A second positive experience, for most.
A list of some of the changes in the athletics certification program as Division I schools prepare for the program's second cycle:
* 10-year cycle instead of five-year cycle.
* Only those schools with eight or more years between evaluation visits will be subject to the interim-report requirement.
* New equity, welfare and sportsmanship component concentrates on schools' commitment to ensuring sportsmanship and student-athlete welfare.
* Revised academic integrity component allows schools to focus on academic profiles of student-athlete subgroups.
* Paperwork reduced by allowing schools to provide data from completed NCAA Graduation-Rates supplemental forms and Equity in Athletics Disclosure Act/NCAA Gender-Equity Survey reporting forms.
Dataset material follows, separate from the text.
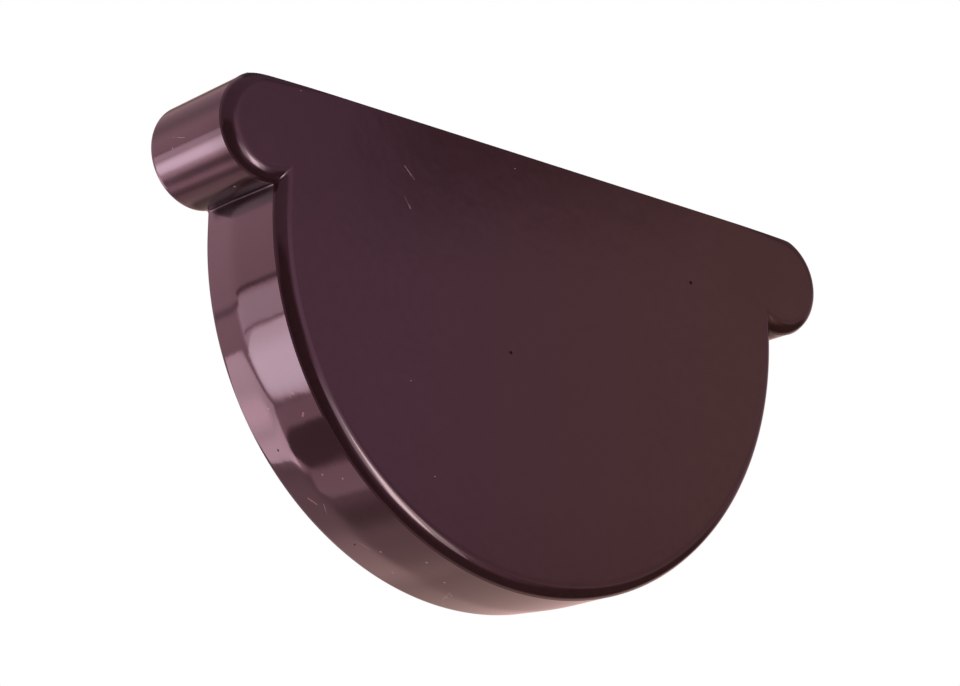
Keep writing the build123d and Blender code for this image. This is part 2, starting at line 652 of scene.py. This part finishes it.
# Parts of the room around, paler or darker than the rest, with edges this soft. Each one covers
# those above it.
room = {
    "upper_left": {"azimuths": (-60, -19), "elevations": (-12, 27), "softness": 9, "radiance": 1.82},
    "pale_wall": {"azimuths": (-60, -32), "elevations": (-23, 3), "softness": 1.5, "radiance": 3.6},
    "paler_wall": {"azimuths": (-60, -32), "elevations": (-21.5, -10), "softness": 3, "radiance": 5},
    "dark_rail": {"azimuths": (-60, -33), "elevations": (3.4, 4.6), "softness": 0.4, "radiance": 0.55},
    "rail_end": {"azimuths": (-34, -24), "elevations": (1.3, 2.9), "softness": 0.7, "radiance": 0.9},
    "thin_rail": {"azimuths": (-60, -33), "elevations": (-5.3, -4.7), "softness": 0.25, "radiance": 1.2},
    "sill": {"azimuths": (-45, -14), "elevations": (-33, -23), "softness": 1, "radiance": 1.8},
    "sill_end": {"azimuths": (-18, -13), "elevations": (-31, -27.5), "softness": 1.5, "radiance": 2.8},
    "pale_wall_end": {"azimuths": (-25, -19), "elevations": (-21, -15), "softness": 2, "radiance": 2.4},
    "dark_gap": {"azimuths": (-28, -17.5), "elevations": (-34.5, -27.3), "softness": 0.8, "radiance": 0.33},
    "pale_strip": {"azimuths": (-17, -8), "elevations": (-42, -33.5), "softness": 1.2, "radiance": 1.75},
    "dark_floor": {"azimuths": (-4, 5), "elevations": (-45, -36), "softness": 3.5, "radiance": 0.42},
    "lower_middle": {"azimuths": (-8, 12), "elevations": (-30, -21), "softness": 3, "radiance": 1.05},
    "lower_right": {"azimuths": (9, 27), "elevations": (-32, -20), "softness": 4, "radiance": 1.35},
    "dark_corner": {"azimuths": (18, 110), "elevations": (30, 90), "softness": 7, "radiance": 0.15},
    "front_window": {"azimuths": (120, 165), "elevations": (-8, 28), "softness": 7, "radiance": 0.82},
    "dark_side": {"azimuths": (203, 290), "elevations": (-8, 9), "softness": 4, "radiance": 0.04},
    "front_haze": {"azimuths": (141, 165), "elevations": (-38, -8), "softness": 12, "radiance": 1},
    "low_haze": {"azimuths": (165, 215), "elevations": (-58, -34), "softness": 10, "radiance": 0.45},
    "window_frame": {"azimuths": (151, 187), "elevations": (-18, 21), "softness": 7, "radiance": 1.45},
    "front_glare": {"azimuths": (153, 174), "elevations": (-21, 0.5), "softness": 5, "radiance": 3.4},
    "dark_lintel": {"azimuths": (136.5, 141.7), "elevations": (20.3, 50), "softness": 1.2, "radiance": 0.22},
    "front_sill": {"azimuths": (120, 150), "elevations": (0, 15), "softness": 1.5, "radiance": 0.6},
    "front_gleam": {"azimuths": (160, 195.5), "elevations": (-37, -9), "softness": 10, "radiance": 4},
    "right_front": {"azimuths": (90, 130), "elevations": (20, 90), "softness": 5, "radiance": 0.3},
}
floor_z = -0.6
floor_half = 5.0
floor_colour = (0.85, 0.85, 0.85, 1)
floor_roughness = 0.8


def toward(azimuth, elevation):
    flat = cos(radians(elevation))
    x, y = sin(radians(azimuth)) * flat, cos(radians(azimuth)) * flat
    return Vector((x, y, sin(radians(elevation))))


def soft_box(unlit, name, centre, facing, size, roll, colour, radiance):
    """A lamp that the camera doesn't see, and that leaves out the objects of one collection."""
    data = bpy.data.lights.new(name, "AREA")
    data.shape = "RECTANGLE"
    data.size, data.size_y = size
    data.color = colour
    data.energy = radiance * pi * data.size * data.size_y
    lamp = added(name, data)
    turn = toward(*facing).to_track_quat("-Z", "Y").to_matrix().to_4x4()
    lamp.matrix_world = Matrix.Translation(centre) @ turn @ Matrix.Rotation(radians(roll), 4, "Z")
    lamp.visible_camera = False
    lamp.light_linking.receiver_collection = unlit


def within(tree, value, limits, softness):
    """1 between two limits and 0 outside them, with soft edges."""
    low, high = limits
    rising = fade(tree, value, low - softness, low + softness)
    falling = fade(tree, value, high + softness, high - softness)
    return maths(tree, "MULTIPLY", rising, falling)


def room_glow(tree, x, y, z):
    """How bright the room is in a direction: pale behind the cap and darker in front of it."""
    backwards = maths(tree, "MULTIPLY", y, -1)
    azimuth = maths(tree, "ADD", maths(tree, "DEGREES", maths(tree, "ARCTAN2", backwards, x)), 90)
    elevation = maths(tree, "DEGREES", maths(tree, "ARCSINE", z))
    front = fade(tree, elevation, -horizon_softness, horizon_softness, front_low_glow, front_glow)
    glow = blended(tree, fade(tree, y, *rear_glow_y), front, rear_glow)
    for part in room.values():
        beside = within(tree, azimuth, part["azimuths"], part["softness"])
        level = within(tree, elevation, part["elevations"], part["softness"])
        glow = blended(tree, maths(tree, "MULTIPLY", beside, level), glow, part["radiance"])
    return glow


def room_tint(tree, x, y, glow):
    """The room's colour in a direction, paler where it is bright."""
    rear = mixed(tree, fade(tree, x, *right_tint_x), rear_left_tint, rear_right_tint)
    rear = mixed(tree, fade(tree, glow, *pale_rear_glow), rear, pale_tint)
    front = mixed(tree, fade(tree, glow, *white_front_glow), front_tint, white)
    return mixed(tree, fade(tree, y, *rear_tint_y), front, rear)


def surround():
    """White to the camera, the tinted room to glossy rays, and a plain white glow to all others."""
    world = bpy.data.worlds.new("studio")
    bpy.context.scene.world = world
    world.use_nodes = True
    tree = world.node_tree
    direction = add_node(tree, "TexCoord").outputs["Generated"]
    x, y, z = add_node(tree, "SeparateXYZ", {"Vector": direction}).outputs
    glow = room_glow(tree, x, y, z)
    path = add_node(tree, "LightPath").outputs
    colour = mixed(tree, path["Is Glossy Ray"], white, room_tint(tree, x, y, glow))
    strength = blended(tree, path["Is Glossy Ray"], plain_glow, glow)
    background = tree.nodes["Background"].inputs
    wire(tree, background["Color"], colour)
    wire(tree, background["Strength"], blended(tree, path["Is Camera Ray"], strength, 1.0))


def lay_floor():
    """A pale floor, which the gloss doesn't show."""
    data = bpy.data.meshes.new("floor")
    corners = [(x * floor_half, y * floor_half, floor_z) for x, y in ((-1, -1), (1, -1), (1, 1), (-1, 1))]
    data.from_pydata(corners, [], [(0, 1, 2, 3)])
    floor = added("floor", data)
    material = bpy.data.materials.new("pale_floor")
    material.use_nodes = True
    shader = material.node_tree.nodes["Principled BSDF"]
    shader.inputs["Base Color"].default_value = floor_colour
    shader.inputs["Roughness"].default_value = floor_roughness
    data.materials.append(material)
    floor.visible_glossy = False
    return floor


def left_unlit(thing):
    """A collection that the lamps leave out."""
    unlit = bpy.data.collections.new("unlit")
    unlit.objects.link(thing)
    unlit.collection_objects[0].light_linking.link_state = "EXCLUDE"
    return unlit


shell = build_cap()
shell.data.materials.append(plastic())
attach(shell, "root")
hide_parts("end_cap")
place_camera()
surround()

# The lamps stand so low that they would burn the floor out to white
unlit = left_unlit(lay_floor())
for name, settings in lamps.items():
    soft_box(unlit, name, **settings)
bpy.context.scene.view_settings.view_transform = "Standard"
* 10-year cycle allows reduction in peer-review pool, which should maintain a high quality of peer-review teams.
* 10-year cycle will allow schools from the same conference to be more evenly spread out, reducing burden on conference offices.
* Schools' placement in second cycle, when desired, is in conjunction with their regional accreditation insofar as possible.
* 306 Division I schools have completed the first cycle.
* 301 schools have received certification-status decisions.
* 267 schools were certified upon their first review.
* 33 schools were certified with conditions.
* 30 of the schools certified with conditions since have been reclassified to certified.
* 23 of the schools certified with conditions fell short in the equity component.
* 254 schools were asked to make minor adjustments (called "strategies for improvement") to be completed by the second cycle or interim report, whichever is earlier.